Collected data –
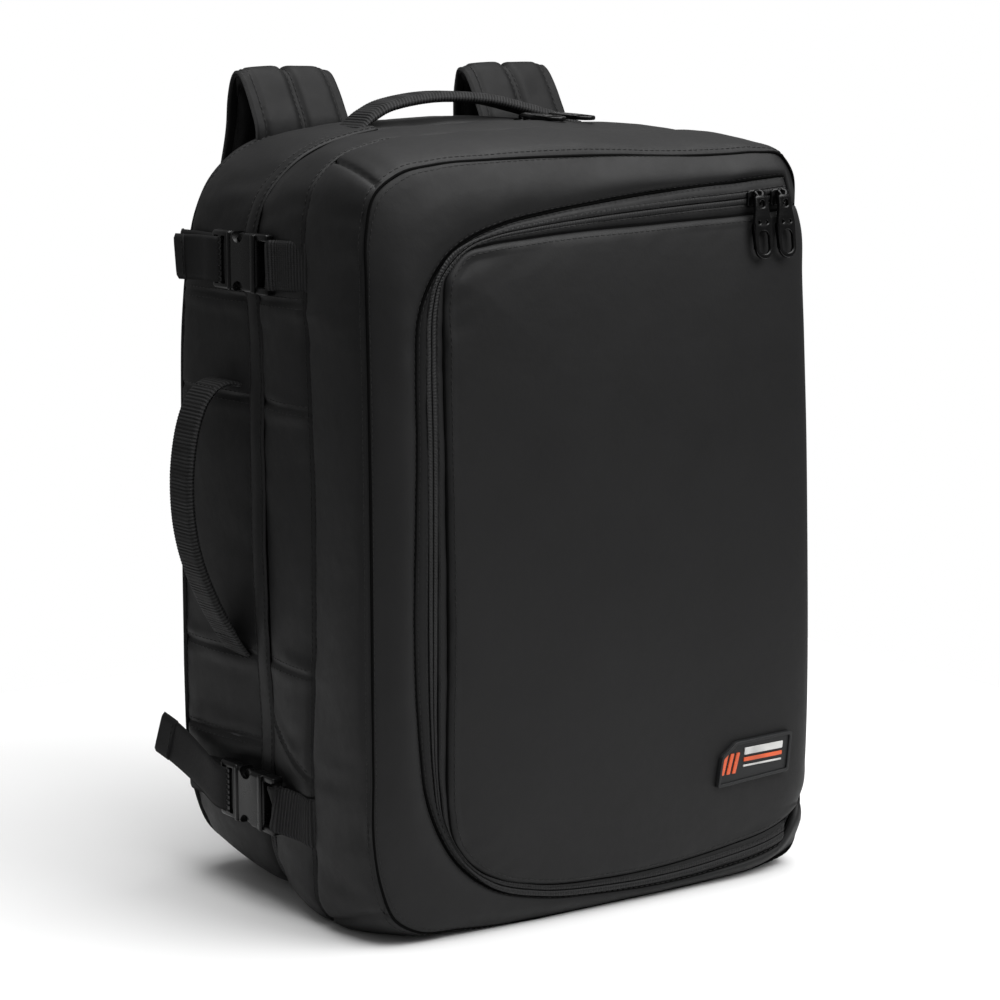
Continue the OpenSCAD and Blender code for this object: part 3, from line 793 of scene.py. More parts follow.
    def across(self, pts, dz, side=-1):
        """Points and normals across the band on one side along (y, z) points, dz above them."""
        ys = np.linspace(max(pts[0][0], min(self.y0, self.y1) + 1.2), min(pts[-1][0], max(self.y0, self.y1) - 1.2), 60)
        zz = np.interp(ys, [p[0] for p in pts], [p[1] for p in pts]) + dz
        P, N = [], []
        ylist = self.P[0, :, 1]
        for y, z in zip(ys, zz):
            j = int(np.argmin(np.abs(ylist - y)))
            col = self.P[:, j]
            ok = np.where((np.abs(col[:, 0]) > 118) & (np.sign(col[:, 0]) == side))[0]
            i = ok[np.argmin(np.abs(col[ok, 2] - z))]
            i2 = i + 1 if (col[(i + 1) % len(col), 2] - z) * (col[i, 2] - z) < 0 else i - 1
            i2 %= len(col)
            t = (z - col[i, 2]) / (col[i2, 2] - col[i, 2]) if abs(col[i2, 2] - col[i, 2]) > 1e-6 else 0
            t = min(max(t, 0), 1)
            q = col[i] * (1 - t) + col[i2] * t
            P.append((q[0], y, q[2])); N.append(self.N[i, j])
        return np.array(P), np.array(N)


SEAM_UP = [(-42, 333.6), (12, 332.6), (89, 331.2)]
SEAM_H1 = [(-42, 277.5), (12, 277.8), (90, 279)]
SEAM_H2 = [(-41, 137.2), (12, 137.3), (93, 136.8)]
SEAM_L1 = [(15, 89.3), (97, 88.8)]
SEAM_L2 = [(-42, 80.5), (-24, 88.7), (-3.5, 101), (15, 114)]
mid_seams = [dict(pts=p, side=s) for p in (SEAM_UP, SEAM_H1, SEAM_H2, SEAM_L2) for s in (-1, 1)]
rear_seams = [dict(pts=p, side=s) for p in (SEAM_UP, SEAM_H1, SEAM_H2, SEAM_L1) for s in (-1, 1)]



def ring_index(c):
    """The ring sample at a control position such as 14.5."""
    return float(STARTS[int(c)] + (c - int(c)) * COUNTS[int(c)])


MITRES = [(ring_index(a0), ring_index(a1)) for a0, a1 in ((14.3, 14.75), (4.4, 4.2), (23.6, 23.1), (33.4, 33.8))]
band1 = Skin(-96, -42, 4.2, 34, seed=1, corner=0.9, mitres=MITRES)
band2 = Skin(-42, 8.6, 2.6, 34, seams=mid_seams, seed=2, corner=0.7)
band3 = Skin(15.4, 90, 3.2, 40, seams=rear_seams, seed=3, corner=0.7)
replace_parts(band1.mesh("front_gusset_cloth", "front_half"), "front_gusset")
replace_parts(band2.mesh("middle_gusset_cloth", "front_half"), "middle_gusset")
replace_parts(band3.mesh("rear_gusset_cloth", "rear_half"), "rear_gusset")



def seam_shadow_cord(name, line, r, body, closed=False, mat=None):
    """A thin dark cord down in a seam: painted shadow in the seam's groove, darker and less shiny than the cloth."""
    line = np.asarray(line, float)
    t = unit(np.roll(line, -1, 0) - np.roll(line, 1, 0)) if closed else unit(np.gradient(line, axis=0))
    h = np.where(np.abs(t[:, 1:2]) > 0.9, np.array([[1.0, 0, 0]]), np.array([[0, 1.0, 0]]))
    w = unit(np.cross(t, h)); u = np.cross(t, w)
    K_ = 6
    V_ = np.stack([line + (w * math.cos(2 * math.pi * k_ / K_) + u * math.sin(2 * math.pi * k_ / K_)) * r for k_ in range(K_)], 1)
    V_[..., 2] = np.maximum(V_[..., 2], 0.3)
    n_ = len(line)
    F_ = grid_faces(n_, K_, closed, True)
    if not closed:
        F_ += [tuple(range(K_))[::-1], tuple((n_ - 1) * K_ + k_ for k_ in range(K_))]
    o = finish_mesh(name, V_.reshape(-1, 3), F_, mat or SEAM_SHADOW, None)
    outward(o)
    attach(o, body)
    return o


def ring3(y, off):
    r = ring_at(y)
    n = out2(r)
    return np.stack([r[:, 0] + n[:, 0] * off, np.full(len(r), float(y)), r[:, 1] + n[:, 1] * off], 1)


# dark cords that paint the shadow down in the seams round the bag
seam_shadow_cord("seam_front_shadow", ring3(-96.2, -1.5), 0.85, "front_half", closed=True)
seam_shadow_cord("seam_middle_shadow", ring3(-42.0, -1.7), 0.8, "front_half", closed=True)
runs = []
for mm in (2.6, -2.6):
    runs.append(band1.row(mm))
for s in mid_seams:
    runs += [band2.across(s["pts"], 2.6, s["side"]), band2.across(s["pts"], -2.6, s["side"])]
runs.append(band2.row(2.6))
stitches("front_half_stitching", runs, THREAD, "front_half")
runs = [band3.row(-3.0)]
for s in rear_seams:
    runs += [band3.across(s["pts"], 2.6, s["side"]), band3.across(s["pts"], -2.6, s["side"])]
stitches("rear_half_stitching", runs, THREAD, "rear_half")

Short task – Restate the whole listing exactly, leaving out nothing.

Expected output –
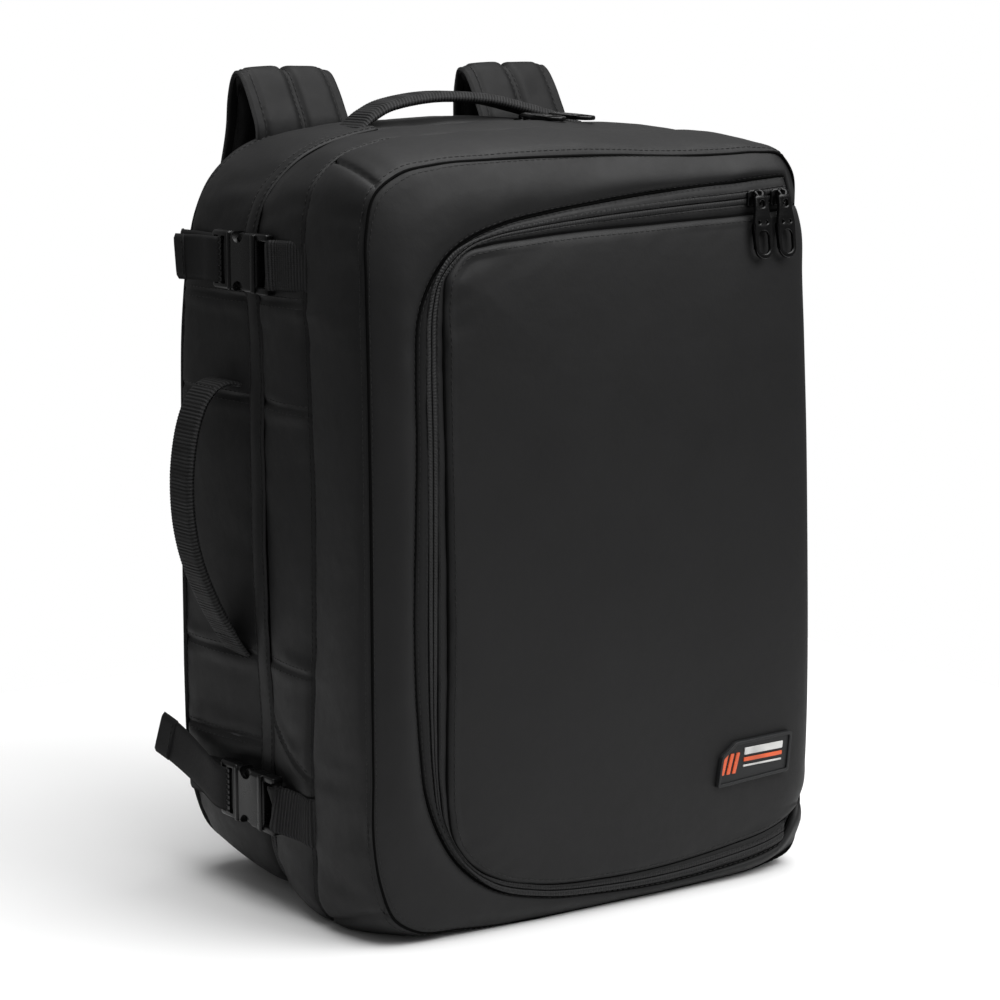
Continue the OpenSCAD and Blender code for this object: part 3, from line 793 of scene.py. More parts follow.
    def across(self, pts, dz, side=-1):
        """Points and normals across the band on one side along (y, z) points, dz above them."""
        ys = np.linspace(max(pts[0][0], min(self.y0, self.y1) + 1.2), min(pts[-1][0], max(self.y0, self.y1) - 1.2), 60)
        zz = np.interp(ys, [p[0] for p in pts], [p[1] for p in pts]) + dz
        P, N = [], []
        ylist = self.P[0, :, 1]
        for y, z in zip(ys, zz):
            j = int(np.argmin(np.abs(ylist - y)))
            col = self.P[:, j]
            ok = np.where((np.abs(col[:, 0]) > 118) & (np.sign(col[:, 0]) == side))[0]
            i = ok[np.argmin(np.abs(col[ok, 2] - z))]
            i2 = i + 1 if (col[(i + 1) % len(col), 2] - z) * (col[i, 2] - z) < 0 else i - 1
            i2 %= len(col)
            t = (z - col[i, 2]) / (col[i2, 2] - col[i, 2]) if abs(col[i2, 2] - col[i, 2]) > 1e-6 else 0
            t = min(max(t, 0), 1)
            q = col[i] * (1 - t) + col[i2] * t
            P.append((q[0], y, q[2])); N.append(self.N[i, j])
        return np.array(P), np.array(N)


SEAM_UP = [(-42, 333.6), (12, 332.6), (89, 331.2)]
SEAM_H1 = [(-42, 277.5), (12, 277.8), (90, 279)]
SEAM_H2 = [(-41, 137.2), (12, 137.3), (93, 136.8)]
SEAM_L1 = [(15, 89.3), (97, 88.8)]
SEAM_L2 = [(-42, 80.5), (-24, 88.7), (-3.5, 101), (15, 114)]
mid_seams = [dict(pts=p, side=s) for p in (SEAM_UP, SEAM_H1, SEAM_H2, SEAM_L2) for s in (-1, 1)]
rear_seams = [dict(pts=p, side=s) for p in (SEAM_UP, SEAM_H1, SEAM_H2, SEAM_L1) for s in (-1, 1)]



def ring_index(c):
    """The ring sample at a control position such as 14.5."""
    return float(STARTS[int(c)] + (c - int(c)) * COUNTS[int(c)])


MITRES = [(ring_index(a0), ring_index(a1)) for a0, a1 in ((14.3, 14.75), (4.4, 4.2), (23.6, 23.1), (33.4, 33.8))]
band1 = Skin(-96, -42, 4.2, 34, seed=1, corner=0.9, mitres=MITRES)
band2 = Skin(-42, 8.6, 2.6, 34, seams=mid_seams, seed=2, corner=0.7)
band3 = Skin(15.4, 90, 3.2, 40, seams=rear_seams, seed=3, corner=0.7)
replace_parts(band1.mesh("front_gusset_cloth", "front_half"), "front_gusset")
replace_parts(band2.mesh("middle_gusset_cloth", "front_half"), "middle_gusset")
replace_parts(band3.mesh("rear_gusset_cloth", "rear_half"), "rear_gusset")



def seam_shadow_cord(name, line, r, body, closed=False, mat=None):
    """A thin dark cord down in a seam: painted shadow in the seam's groove, darker and less shiny than the cloth."""
    line = np.asarray(line, float)
    t = unit(np.roll(line, -1, 0) - np.roll(line, 1, 0)) if closed else unit(np.gradient(line, axis=0))
    h = np.where(np.abs(t[:, 1:2]) > 0.9, np.array([[1.0, 0, 0]]), np.array([[0, 1.0, 0]]))
    w = unit(np.cross(t, h)); u = np.cross(t, w)
    K_ = 6
    V_ = np.stack([line + (w * math.cos(2 * math.pi * k_ / K_) + u * math.sin(2 * math.pi * k_ / K_)) * r for k_ in range(K_)], 1)
    V_[..., 2] = np.maximum(V_[..., 2], 0.3)
    n_ = len(line)
    F_ = grid_faces(n_, K_, closed, True)
    if not closed:
        F_ += [tuple(range(K_))[::-1], tuple((n_ - 1) * K_ + k_ for k_ in range(K_))]
    o = finish_mesh(name, V_.reshape(-1, 3), F_, mat or SEAM_SHADOW, None)
    outward(o)
    attach(o, body)
    return o


def ring3(y, off):
    r = ring_at(y)
    n = out2(r)
    return np.stack([r[:, 0] + n[:, 0] * off, np.full(len(r), float(y)), r[:, 1] + n[:, 1] * off], 1)


# dark cords that paint the shadow down in the seams round the bag
seam_shadow_cord("seam_front_shadow", ring3(-96.2, -1.5), 0.85, "front_half", closed=True)
seam_shadow_cord("seam_middle_shadow", ring3(-42.0, -1.7), 0.8, "front_half", closed=True)
runs = []
for mm in (2.6, -2.6):
    runs.append(band1.row(mm))
for s in mid_seams:
    runs += [band2.across(s["pts"], 2.6, s["side"]), band2.across(s["pts"], -2.6, s["side"])]
runs.append(band2.row(2.6))
stitches("front_half_stitching", runs, THREAD, "front_half")
runs = [band3.row(-3.0)]
for s in rear_seams:
    runs += [band3.across(s["pts"], 2.6, s["side"]), band3.across(s["pts"], -2.6, s["side"])]
stitches("rear_half_stitching", runs, THREAD, "rear_half")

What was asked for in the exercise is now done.